MONTREAL -- This week marks the 50th anniversary of the October Crisis: a time when a militant independence movement led by the Front de Libération du Quebec terrorized Quebec society, and the War Measures Act was put in place - for the first time in Canada during peacetime.
The Crisis came in the wake of years of bombings and robberies by the FLQ, done to draw attention to the inequalities and repression experienced by the province’s French-speaking majority at the hands of the English-speaking minority.
By 1970, six people had been killed, and dozens more were injured during the FLQ’s campaign of violence to create a Quebec State.

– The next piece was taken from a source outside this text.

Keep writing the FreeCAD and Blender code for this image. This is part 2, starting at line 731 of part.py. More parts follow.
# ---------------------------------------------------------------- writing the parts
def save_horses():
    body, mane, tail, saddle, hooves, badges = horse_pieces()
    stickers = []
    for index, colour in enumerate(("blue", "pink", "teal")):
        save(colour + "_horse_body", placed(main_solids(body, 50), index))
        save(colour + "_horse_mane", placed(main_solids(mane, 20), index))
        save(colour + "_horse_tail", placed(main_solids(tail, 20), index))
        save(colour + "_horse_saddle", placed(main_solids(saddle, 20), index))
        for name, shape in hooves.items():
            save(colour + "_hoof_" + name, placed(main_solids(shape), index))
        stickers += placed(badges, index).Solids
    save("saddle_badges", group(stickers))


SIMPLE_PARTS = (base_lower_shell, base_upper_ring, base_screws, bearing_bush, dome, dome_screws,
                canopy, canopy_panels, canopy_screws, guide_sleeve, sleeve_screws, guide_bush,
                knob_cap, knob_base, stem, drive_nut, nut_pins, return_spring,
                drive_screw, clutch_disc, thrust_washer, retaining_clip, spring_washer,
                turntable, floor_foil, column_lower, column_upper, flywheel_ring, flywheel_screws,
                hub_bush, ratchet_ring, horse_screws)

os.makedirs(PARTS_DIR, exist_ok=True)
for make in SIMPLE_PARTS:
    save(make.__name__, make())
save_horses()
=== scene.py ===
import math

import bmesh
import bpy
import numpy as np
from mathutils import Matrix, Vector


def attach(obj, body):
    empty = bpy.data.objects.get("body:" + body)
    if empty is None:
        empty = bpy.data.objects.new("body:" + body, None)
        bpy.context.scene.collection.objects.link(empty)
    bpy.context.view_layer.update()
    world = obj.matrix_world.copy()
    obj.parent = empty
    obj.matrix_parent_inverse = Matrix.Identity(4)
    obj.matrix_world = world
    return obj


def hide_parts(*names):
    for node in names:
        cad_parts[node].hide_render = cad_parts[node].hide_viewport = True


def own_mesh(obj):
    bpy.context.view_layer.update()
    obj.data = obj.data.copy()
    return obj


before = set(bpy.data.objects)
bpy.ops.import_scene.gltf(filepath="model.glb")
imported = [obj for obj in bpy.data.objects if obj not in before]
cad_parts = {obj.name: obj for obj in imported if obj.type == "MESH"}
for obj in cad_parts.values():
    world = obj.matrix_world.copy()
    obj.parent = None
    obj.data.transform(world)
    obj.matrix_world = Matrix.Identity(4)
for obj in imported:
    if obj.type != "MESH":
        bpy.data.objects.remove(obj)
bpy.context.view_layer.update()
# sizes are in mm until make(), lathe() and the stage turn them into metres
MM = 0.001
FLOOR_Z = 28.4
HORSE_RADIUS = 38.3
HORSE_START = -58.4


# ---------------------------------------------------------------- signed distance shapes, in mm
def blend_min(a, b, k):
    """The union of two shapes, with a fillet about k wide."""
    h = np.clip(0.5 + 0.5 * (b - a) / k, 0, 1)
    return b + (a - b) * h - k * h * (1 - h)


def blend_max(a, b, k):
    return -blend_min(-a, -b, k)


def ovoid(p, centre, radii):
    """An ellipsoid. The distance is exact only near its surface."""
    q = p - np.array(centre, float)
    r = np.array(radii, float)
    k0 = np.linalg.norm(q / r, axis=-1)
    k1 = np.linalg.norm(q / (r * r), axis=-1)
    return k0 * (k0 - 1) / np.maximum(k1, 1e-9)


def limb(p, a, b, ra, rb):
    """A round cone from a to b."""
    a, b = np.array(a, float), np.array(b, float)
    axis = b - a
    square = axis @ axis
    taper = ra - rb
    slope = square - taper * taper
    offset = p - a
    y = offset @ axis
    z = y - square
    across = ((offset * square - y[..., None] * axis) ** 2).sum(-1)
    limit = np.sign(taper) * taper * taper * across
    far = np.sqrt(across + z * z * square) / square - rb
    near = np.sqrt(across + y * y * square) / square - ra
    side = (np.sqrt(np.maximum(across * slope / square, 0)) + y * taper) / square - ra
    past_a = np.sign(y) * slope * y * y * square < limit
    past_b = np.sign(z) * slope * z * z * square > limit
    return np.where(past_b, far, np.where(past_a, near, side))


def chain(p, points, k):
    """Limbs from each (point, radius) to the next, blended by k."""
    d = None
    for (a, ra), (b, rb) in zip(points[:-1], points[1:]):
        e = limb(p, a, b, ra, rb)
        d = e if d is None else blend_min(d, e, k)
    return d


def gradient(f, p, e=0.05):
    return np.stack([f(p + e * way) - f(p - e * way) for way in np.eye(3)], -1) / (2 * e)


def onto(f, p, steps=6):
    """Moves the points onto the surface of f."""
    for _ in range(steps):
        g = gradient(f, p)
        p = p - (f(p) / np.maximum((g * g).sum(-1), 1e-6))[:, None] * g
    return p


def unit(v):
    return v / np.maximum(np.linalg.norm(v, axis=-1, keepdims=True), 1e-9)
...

The October Crisis marked the beginning of an escalation: the kidnapping of British diplomat James Cross, and five days later, the kidnapping and eventual murder of Quebec cabinet minister Pierre Laporte.
“The events of the October Crisis were so dramatic, so appalling, that if they could do this, what's next?” said Rick Leckner, a former radio reporter.
In 1966, Leckner joined English radio station CKGM. The station was a target of the FLQ , which threw a Molotov cocktail at the building housing the station.
Cross and Laporte’s kidnapping outlined a crisis that shocked Canada’s foundation as a nation of law.
With the country on edge in the face of the violence in Quebec, for only the third time ever, then-prime minister Pierre Trudeau imposed the War Measures Act.
photo: Reporters Tim Ralfe (right) and Peter Reilly (centre) question Prime Minister Pierre Trudeau (left) on the steps of Parliament Hill about the FLQ crisis and the invocation of the War Measures Act, Oct. 13, 1970. The question by Ralfe elicited the famous quote by Trudeau, "Just watch me". (CP PHOTO/Peter Bregg)
It was a move Marc Lalonde, a former advisor to Trudeau, said was justified.
“We had frankly no information of significance about the reality or the size of that group. The reality, we saw it, people were kidnapped, but their size we didn't have,” said Lalonde.
The move allowed police officers to arrest and detain people without probable cause or a warrant. The controversial move, while praised by some, was condemned by others.
photo: A car load of suspected separatists, shaking their fists are brought into a police station Oct. 16, 1970 as soldiers and police joined forces to strike swiftly in raids on the south and north sides of Montreal making arrest in separatist areas under the extended provisions of the special war emergencies act. (CP PHOTO/CP)
Close to 500 people were detained. The majority of them were never charged.
Fifty years later there are calls for Ottawa to apologize.
“Well listen, there were measures put in place and people were arrested without cause so I think there should be an apology,” said Premier Fancois Legault.
Robert Comeau, a former member of the FLQ, now a retired university professor also believed the government should issue an apology.
“Their only crime was being pro-independence... In a totalitarian country they put people in prison. In a democracy, there should be a little more respect,” Comeau said.
Others argue that even though they believe the measures were abusive, an apology is not necessary.
“But why the federal government, which is the government of all Canadians, or the Quebec government which participated in this, would now apologize when it’s a completely different assembly, a completely different population, I don’t know,” said human rights lawyer Julius Grey.
When asked recently about an apology Prime Minister Justin Trudeau said, “There's no question that the events of October 1970 had a difficult impact on many Quebeckers, but I think we need to remember first and foremost that this particular anniversary is going to be very difficult for the families of Pierre Laporte.”